## Problem details
Identify each line below that contains the word "type", and copy it out.
------ Input records ------
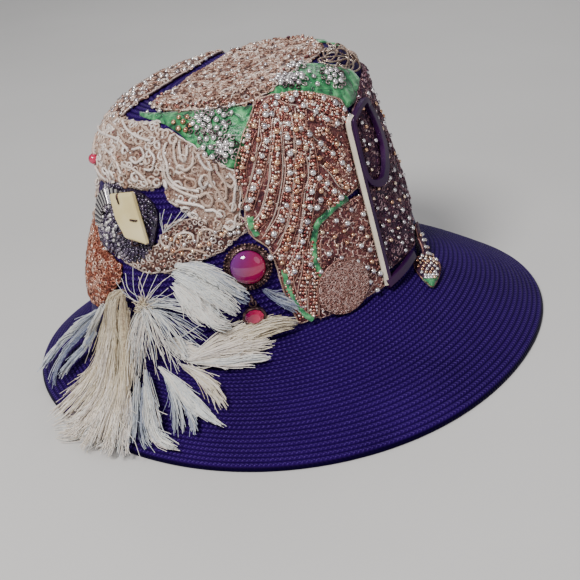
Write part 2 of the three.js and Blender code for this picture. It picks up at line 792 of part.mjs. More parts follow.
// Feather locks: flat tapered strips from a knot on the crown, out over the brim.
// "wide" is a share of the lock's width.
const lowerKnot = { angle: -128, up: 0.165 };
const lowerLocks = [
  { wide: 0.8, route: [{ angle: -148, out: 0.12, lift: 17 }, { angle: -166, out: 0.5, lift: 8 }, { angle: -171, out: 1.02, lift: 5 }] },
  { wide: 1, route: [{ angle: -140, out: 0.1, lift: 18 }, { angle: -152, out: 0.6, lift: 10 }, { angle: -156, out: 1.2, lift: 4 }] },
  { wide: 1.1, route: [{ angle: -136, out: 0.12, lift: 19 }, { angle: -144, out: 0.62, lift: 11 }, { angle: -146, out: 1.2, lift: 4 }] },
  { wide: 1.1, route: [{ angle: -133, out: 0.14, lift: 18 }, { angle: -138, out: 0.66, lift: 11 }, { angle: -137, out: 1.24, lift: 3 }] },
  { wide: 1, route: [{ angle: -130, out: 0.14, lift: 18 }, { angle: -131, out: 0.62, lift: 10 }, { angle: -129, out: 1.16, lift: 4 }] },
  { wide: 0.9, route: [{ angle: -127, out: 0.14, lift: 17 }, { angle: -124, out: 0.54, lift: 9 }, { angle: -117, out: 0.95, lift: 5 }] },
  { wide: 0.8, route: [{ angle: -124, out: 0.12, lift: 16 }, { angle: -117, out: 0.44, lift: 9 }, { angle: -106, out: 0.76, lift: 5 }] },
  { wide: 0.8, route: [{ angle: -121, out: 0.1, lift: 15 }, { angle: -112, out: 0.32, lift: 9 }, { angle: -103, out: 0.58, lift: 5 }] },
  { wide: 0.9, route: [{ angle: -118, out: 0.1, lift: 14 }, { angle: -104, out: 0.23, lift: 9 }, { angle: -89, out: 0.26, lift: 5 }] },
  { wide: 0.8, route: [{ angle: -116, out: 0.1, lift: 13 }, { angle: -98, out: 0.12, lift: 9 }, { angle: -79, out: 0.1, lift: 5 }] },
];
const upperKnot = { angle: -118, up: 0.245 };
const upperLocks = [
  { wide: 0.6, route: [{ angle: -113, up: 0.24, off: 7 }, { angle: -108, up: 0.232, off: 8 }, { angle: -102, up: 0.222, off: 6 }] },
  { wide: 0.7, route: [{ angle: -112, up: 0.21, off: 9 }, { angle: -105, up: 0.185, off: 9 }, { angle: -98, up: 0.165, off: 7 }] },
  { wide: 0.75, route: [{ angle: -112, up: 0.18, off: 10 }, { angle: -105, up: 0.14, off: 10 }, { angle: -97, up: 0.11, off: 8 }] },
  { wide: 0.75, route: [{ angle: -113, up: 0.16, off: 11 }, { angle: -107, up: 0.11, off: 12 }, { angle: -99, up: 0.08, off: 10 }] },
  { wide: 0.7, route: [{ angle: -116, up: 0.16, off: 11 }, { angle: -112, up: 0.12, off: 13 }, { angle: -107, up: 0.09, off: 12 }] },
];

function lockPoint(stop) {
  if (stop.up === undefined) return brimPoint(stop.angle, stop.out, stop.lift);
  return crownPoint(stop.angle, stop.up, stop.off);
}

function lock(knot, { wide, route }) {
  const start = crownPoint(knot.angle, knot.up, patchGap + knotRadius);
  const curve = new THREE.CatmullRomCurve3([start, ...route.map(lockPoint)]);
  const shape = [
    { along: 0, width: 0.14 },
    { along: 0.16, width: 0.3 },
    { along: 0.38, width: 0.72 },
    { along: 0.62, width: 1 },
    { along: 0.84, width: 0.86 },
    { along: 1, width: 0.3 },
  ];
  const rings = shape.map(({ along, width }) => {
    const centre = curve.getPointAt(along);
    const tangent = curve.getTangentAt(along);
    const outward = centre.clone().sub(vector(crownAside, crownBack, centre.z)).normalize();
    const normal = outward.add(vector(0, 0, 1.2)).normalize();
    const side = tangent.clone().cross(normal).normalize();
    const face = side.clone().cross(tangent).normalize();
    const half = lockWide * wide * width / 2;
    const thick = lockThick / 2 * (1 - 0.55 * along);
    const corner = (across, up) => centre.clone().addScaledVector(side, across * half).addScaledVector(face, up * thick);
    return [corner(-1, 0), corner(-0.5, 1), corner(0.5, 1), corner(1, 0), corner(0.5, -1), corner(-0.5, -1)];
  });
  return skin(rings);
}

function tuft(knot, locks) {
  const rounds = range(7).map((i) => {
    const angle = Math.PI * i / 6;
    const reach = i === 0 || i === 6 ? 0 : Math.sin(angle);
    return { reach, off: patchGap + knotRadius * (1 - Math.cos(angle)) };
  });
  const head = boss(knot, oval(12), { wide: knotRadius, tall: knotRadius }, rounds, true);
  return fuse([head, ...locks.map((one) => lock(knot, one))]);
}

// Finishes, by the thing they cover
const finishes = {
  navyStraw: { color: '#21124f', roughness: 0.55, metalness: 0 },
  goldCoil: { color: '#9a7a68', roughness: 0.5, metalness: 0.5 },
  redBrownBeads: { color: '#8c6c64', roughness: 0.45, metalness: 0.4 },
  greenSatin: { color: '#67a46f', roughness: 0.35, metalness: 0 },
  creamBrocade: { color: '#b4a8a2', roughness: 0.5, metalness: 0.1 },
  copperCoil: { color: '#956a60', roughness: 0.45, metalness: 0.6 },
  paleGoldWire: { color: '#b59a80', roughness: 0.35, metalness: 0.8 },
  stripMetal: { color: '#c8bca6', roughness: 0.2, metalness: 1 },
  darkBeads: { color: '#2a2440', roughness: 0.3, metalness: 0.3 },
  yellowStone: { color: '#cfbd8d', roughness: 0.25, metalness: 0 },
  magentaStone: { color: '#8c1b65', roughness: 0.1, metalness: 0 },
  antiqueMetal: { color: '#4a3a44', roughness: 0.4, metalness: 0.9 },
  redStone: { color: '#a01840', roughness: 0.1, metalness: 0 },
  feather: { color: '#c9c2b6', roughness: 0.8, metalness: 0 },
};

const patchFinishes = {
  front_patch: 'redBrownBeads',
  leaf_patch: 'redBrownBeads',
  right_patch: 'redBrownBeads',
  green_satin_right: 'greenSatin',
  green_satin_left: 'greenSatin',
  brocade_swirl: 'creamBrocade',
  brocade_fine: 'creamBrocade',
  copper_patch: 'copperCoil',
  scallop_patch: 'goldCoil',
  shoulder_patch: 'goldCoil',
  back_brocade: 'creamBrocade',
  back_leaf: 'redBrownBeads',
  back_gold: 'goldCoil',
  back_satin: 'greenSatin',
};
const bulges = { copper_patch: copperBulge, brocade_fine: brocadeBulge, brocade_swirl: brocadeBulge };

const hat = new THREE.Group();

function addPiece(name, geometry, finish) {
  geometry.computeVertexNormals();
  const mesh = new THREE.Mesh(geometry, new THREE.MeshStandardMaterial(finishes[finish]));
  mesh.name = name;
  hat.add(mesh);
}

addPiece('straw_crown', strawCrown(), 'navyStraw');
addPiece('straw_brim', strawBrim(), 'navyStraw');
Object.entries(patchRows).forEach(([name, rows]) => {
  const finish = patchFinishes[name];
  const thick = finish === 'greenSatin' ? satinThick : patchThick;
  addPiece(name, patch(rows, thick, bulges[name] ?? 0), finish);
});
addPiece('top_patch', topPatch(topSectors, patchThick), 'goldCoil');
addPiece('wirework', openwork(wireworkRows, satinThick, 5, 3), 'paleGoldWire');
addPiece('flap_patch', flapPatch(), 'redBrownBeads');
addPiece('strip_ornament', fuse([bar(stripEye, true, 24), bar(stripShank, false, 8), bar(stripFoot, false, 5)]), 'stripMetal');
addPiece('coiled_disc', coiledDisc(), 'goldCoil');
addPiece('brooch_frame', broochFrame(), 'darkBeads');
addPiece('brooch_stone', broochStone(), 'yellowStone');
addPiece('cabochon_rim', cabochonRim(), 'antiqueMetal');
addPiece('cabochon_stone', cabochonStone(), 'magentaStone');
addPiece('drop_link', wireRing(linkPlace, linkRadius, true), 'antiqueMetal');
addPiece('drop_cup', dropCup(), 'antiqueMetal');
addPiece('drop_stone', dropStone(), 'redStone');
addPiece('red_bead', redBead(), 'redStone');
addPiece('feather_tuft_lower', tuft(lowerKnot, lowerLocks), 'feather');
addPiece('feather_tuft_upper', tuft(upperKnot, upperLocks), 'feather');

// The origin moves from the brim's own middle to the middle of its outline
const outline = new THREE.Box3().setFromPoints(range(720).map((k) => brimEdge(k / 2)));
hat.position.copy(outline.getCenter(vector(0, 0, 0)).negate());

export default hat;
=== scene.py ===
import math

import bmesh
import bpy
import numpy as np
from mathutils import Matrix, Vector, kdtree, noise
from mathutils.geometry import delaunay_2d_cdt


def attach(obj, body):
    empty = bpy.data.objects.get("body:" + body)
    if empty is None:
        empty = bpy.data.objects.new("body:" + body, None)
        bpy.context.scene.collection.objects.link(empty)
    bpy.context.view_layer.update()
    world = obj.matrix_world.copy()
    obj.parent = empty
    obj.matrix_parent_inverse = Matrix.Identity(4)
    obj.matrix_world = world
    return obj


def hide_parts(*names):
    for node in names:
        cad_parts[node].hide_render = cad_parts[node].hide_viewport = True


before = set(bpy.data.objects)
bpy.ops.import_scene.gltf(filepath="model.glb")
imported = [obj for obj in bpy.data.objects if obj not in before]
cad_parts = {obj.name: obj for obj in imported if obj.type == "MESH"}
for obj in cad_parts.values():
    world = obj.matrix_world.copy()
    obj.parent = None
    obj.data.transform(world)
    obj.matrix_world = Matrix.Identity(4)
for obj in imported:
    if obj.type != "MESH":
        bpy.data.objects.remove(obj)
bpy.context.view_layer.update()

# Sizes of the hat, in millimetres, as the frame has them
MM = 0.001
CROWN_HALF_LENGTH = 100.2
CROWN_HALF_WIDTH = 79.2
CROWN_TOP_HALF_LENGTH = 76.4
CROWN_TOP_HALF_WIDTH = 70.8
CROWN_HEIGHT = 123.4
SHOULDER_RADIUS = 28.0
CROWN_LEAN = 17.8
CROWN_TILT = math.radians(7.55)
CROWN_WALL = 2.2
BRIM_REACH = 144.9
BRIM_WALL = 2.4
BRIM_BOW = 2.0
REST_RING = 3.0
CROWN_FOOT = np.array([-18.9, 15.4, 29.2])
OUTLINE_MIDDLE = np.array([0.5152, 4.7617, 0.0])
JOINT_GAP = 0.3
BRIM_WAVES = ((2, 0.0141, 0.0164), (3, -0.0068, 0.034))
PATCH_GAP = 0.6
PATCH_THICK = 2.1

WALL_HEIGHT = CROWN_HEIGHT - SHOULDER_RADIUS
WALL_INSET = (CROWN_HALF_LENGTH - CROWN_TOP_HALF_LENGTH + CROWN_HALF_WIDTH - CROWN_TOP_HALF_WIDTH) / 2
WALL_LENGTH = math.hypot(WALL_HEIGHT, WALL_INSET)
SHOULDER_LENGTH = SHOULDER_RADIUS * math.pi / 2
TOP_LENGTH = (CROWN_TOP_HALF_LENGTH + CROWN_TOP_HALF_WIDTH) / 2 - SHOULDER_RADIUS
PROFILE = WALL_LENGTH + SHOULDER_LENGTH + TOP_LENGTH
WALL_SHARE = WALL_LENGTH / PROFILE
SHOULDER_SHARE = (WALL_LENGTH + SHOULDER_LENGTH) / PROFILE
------
------ Input records ------
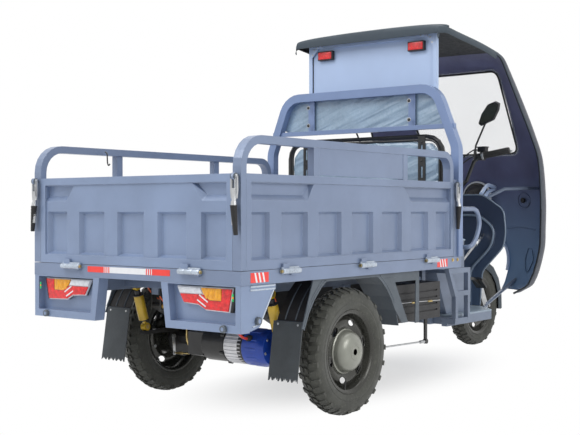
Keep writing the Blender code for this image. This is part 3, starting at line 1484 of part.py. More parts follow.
------
## Solved exercise
cad_parts = {obj.name: obj for obj in imported if obj.type == "MESH"}
    if obj.type != "MESH":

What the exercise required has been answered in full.